Sindrome di Hikikomori

Quando qualcuno arriva a livelli estremi di isolamento, dalla propria vita sociale, si potrebbe parlare di HIKIKOMORI. Il termine deriva dal giapponese è significa appunto “ritirarsi”. Le cause di auto-emarginazione possono essere molteplici: una particolare condizione familiare, un disagio collettivo o personale, agorafobia, fobia sociale, bullismo scolastico.
La maggior parte degli adolescenti che presenta i sintomi di tale sindrome, trascorre le proprie giornate immerse di fronte un computer o un videogame. I ragazzi si presentano come ipnotizzati e inghiottiti dalla rete, dai vari social network e profili sociali. Impiegano inizialmente più di 3 ore al giorno al computer, dopodiché proseguono connessioni che hanno una durata di oltre 10/12 ore al giorno. Una seconda vita. Una dimensione che si può facilmente gestire e controllare, a cui ci si può facilmente connettere e disconnettere quando se ne ha voglia.
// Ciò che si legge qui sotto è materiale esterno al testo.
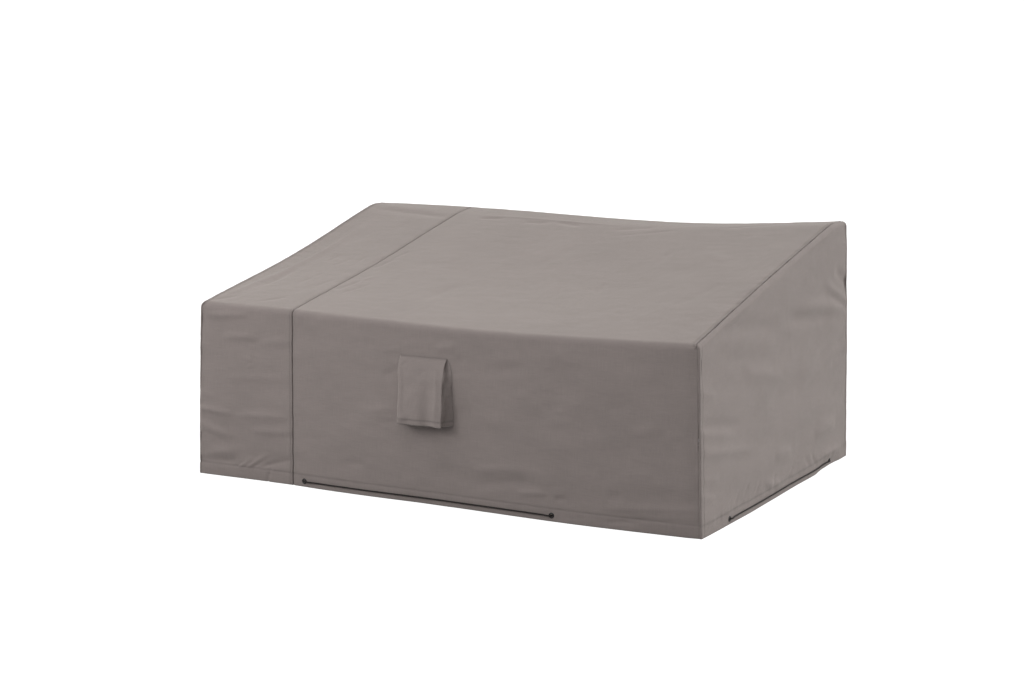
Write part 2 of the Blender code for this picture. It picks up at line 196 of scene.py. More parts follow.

I primi casi di Hikikomori si diffusero per la prima volta in Giappone, poi negli USA e oggi se ne contano parecchi anche in Italia. Le stime italiane procurate dal FENOMCEO (Federazione Italiana degli ordini dei medici chirurghi e degli odontoiatri) contano più di 240.000 casi in Italia, per la popolazione al di sotto dei 16 anni. Inoltre tra il 2011 ed il 2014, 167.000 ragazzi hanno rinunciato al diploma.
In Giappone, scrittore, registi e fumettisti hanno cercato di riprodurre lo stile di vita di un Hikikomori, riportandone lo stereotipo in tv, sui giornali, sui fumetti attraverso personaggi inventati. Tutto ciò ha reso possibile creare una visione staccata di un particolare stile di vita, riconoscendone i difetti.
Tutt’ oggi resta un problema sottovalutato, nonostante l’ espansione del fenomeno su scala mondiale. Ma è bene comunque sapere che l’unica cura sia quella di avere un aiuto psichico da uno psicologo, uno psicoterapeuta… Importante ovviamente è anche il sostegno familiare. Il focolaio domestico ha sempre svolto un ruolo importante, soprattutto nella vita di un adolescente. L’educazione può essere un’arma per insegnare ai propri figli dove porsi o meno dei limiti, nelle differenti situazioni che la vita presenta.